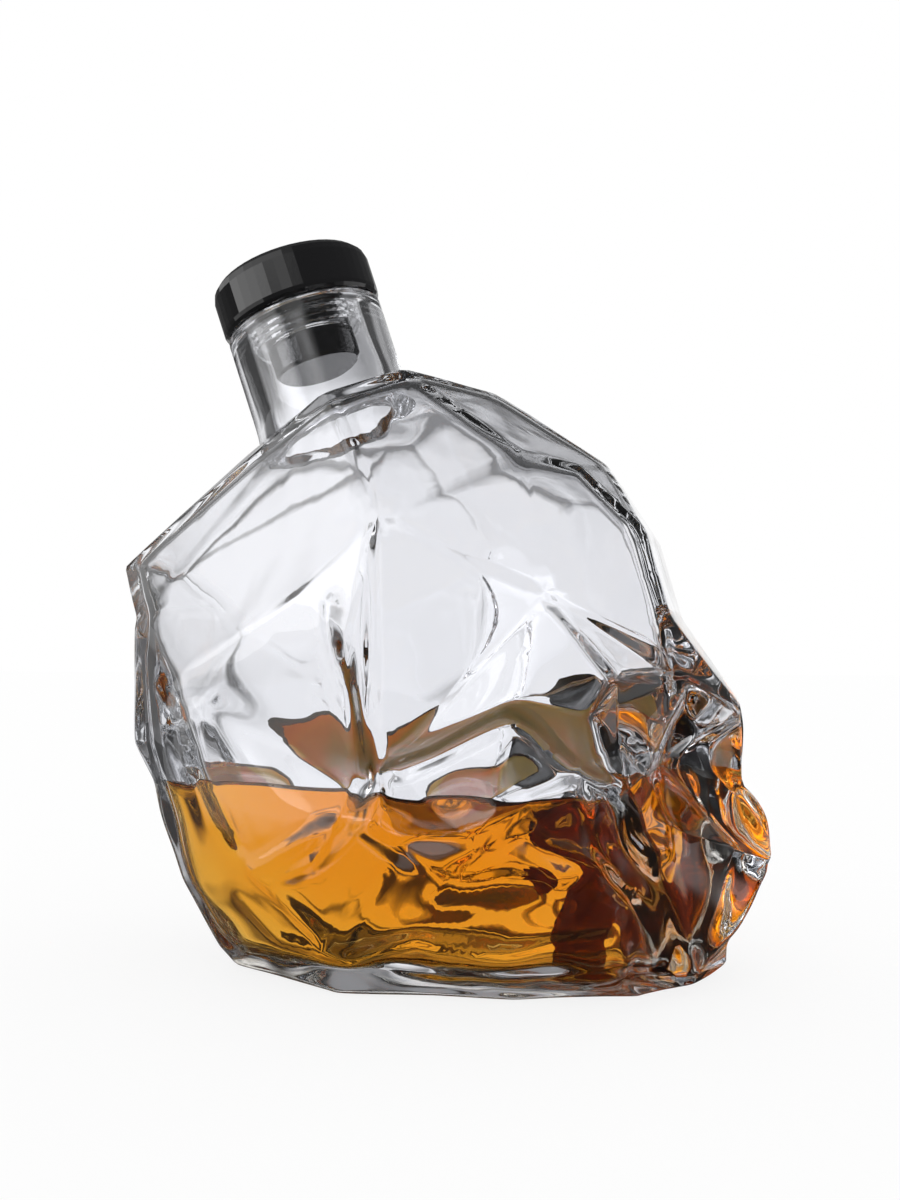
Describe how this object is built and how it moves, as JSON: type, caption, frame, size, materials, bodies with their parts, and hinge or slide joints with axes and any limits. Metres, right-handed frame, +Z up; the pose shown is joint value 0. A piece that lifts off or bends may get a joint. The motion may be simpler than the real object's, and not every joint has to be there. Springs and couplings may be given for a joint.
{
  "type": "skull-shaped glass whisky bottle with stopper",
  "caption": "Clear faceted glass skull decanter with a leaning round neck and a black lift-out stopper, partly filled with whisky, standing on its flat base.",
  "frame": {"origin": "middle of the bounding box in plan, on the surface that the flat base stands on", "axes": "+X the way the skull faces, +Y the skull's left side, +Z up; the neck leans back in the XZ plane"},
  "size_m": [0.173, 0.1272, 0.1937],
  "materials": {
    "clear_glass": "fire-polished clear flint glass with soft mould edges",
    "whisky": "still amber liquid",
    "black_cap": "polished black",
    "black_plug": "moulded black, slightly softer than the cap",
    "clear_silicone": "translucent silicone"
  },
  "bodies": {
    "bottle": {"glass_body": "clear_glass", "whisky": "whisky"},
    "stopper": {"stopper_cap": "black_cap", "stopper_plug": "black_plug", "stopper_seal": "clear_silicone"}
  },
  "joints": [
    {"name": "stopper_lift", "type": "slide", "parent": "bottle", "child": "stopper", "axis": [-0.3173, 0, 0.9483], "range_m": [0, 0.035]}
  ]
}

* **Written instruction**
Each line of the listing should be copied exactly.

* **Answer to the exercise**
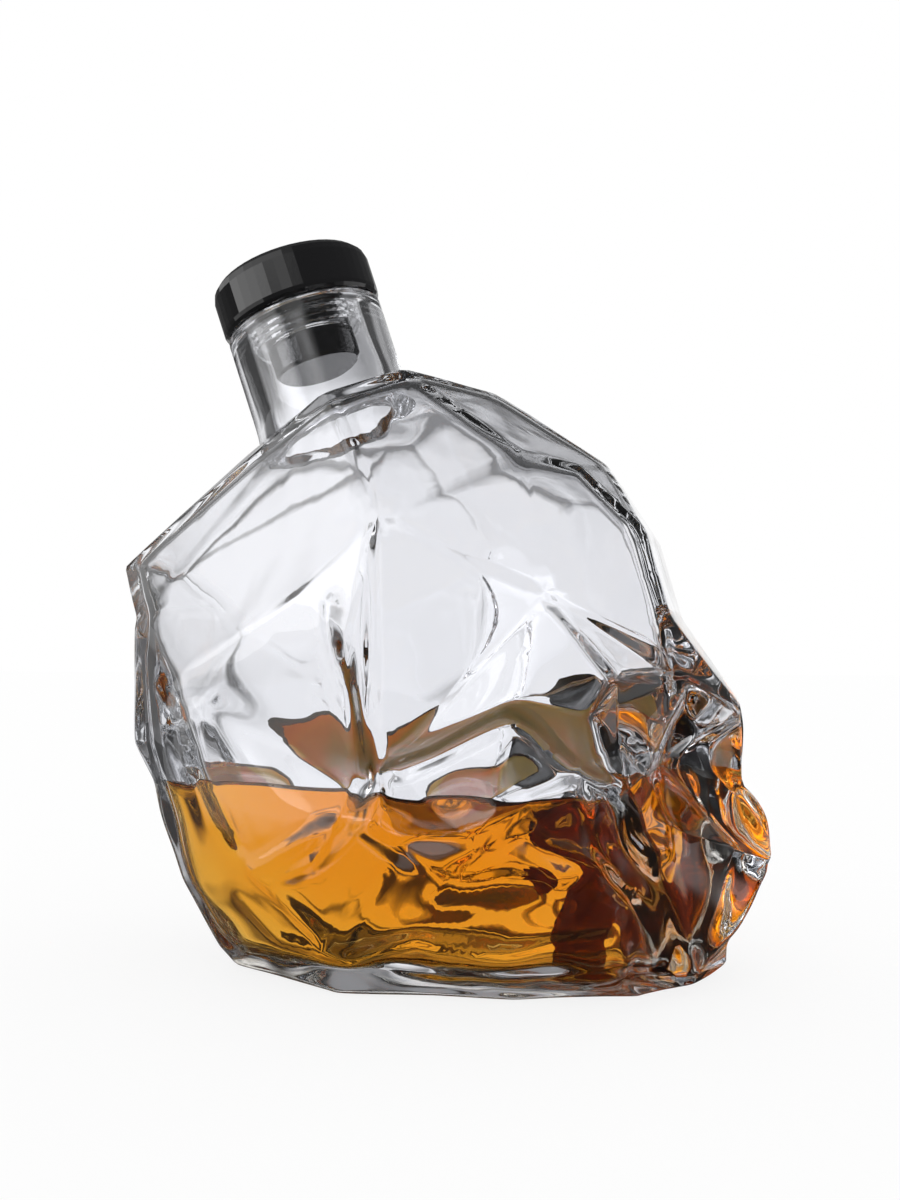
Describe how this object is built and how it moves, as JSON: type, caption, frame, size, materials, bodies with their parts, and hinge or slide joints with axes and any limits. Metres, right-handed frame, +Z up; the pose shown is joint value 0. A piece that lifts off or bends may get a joint. The motion may be simpler than the real object's, and not every joint has to be there. Springs and couplings may be given for a joint.
{
  "type": "skull-shaped glass whisky bottle with stopper",
  "caption": "Clear faceted glass skull decanter with a leaning round neck and a black lift-out stopper, partly filled with whisky, standing on its flat base.",
  "frame": {"origin": "middle of the bounding box in plan, on the surface that the flat base stands on", "axes": "+X the way the skull faces, +Y the skull's left side, +Z up; the neck leans back in the XZ plane"},
  "size_m": [0.173, 0.1272, 0.1937],
  "materials": {
    "clear_glass": "fire-polished clear flint glass with soft mould edges",
    "whisky": "still amber liquid",
    "black_cap": "polished black",
    "black_plug": "moulded black, slightly softer than the cap",
    "clear_silicone": "translucent silicone"
  },
  "bodies": {
    "bottle": {"glass_body": "clear_glass", "whisky": "whisky"},
    "stopper": {"stopper_cap": "black_cap", "stopper_plug": "black_plug", "stopper_seal": "clear_silicone"}
  },
  "joints": [
    {"name": "stopper_lift", "type": "slide", "parent": "bottle", "child": "stopper", "axis": [-0.3173, 0, 0.9483], "range_m": [0, 0.035]}
  ]
}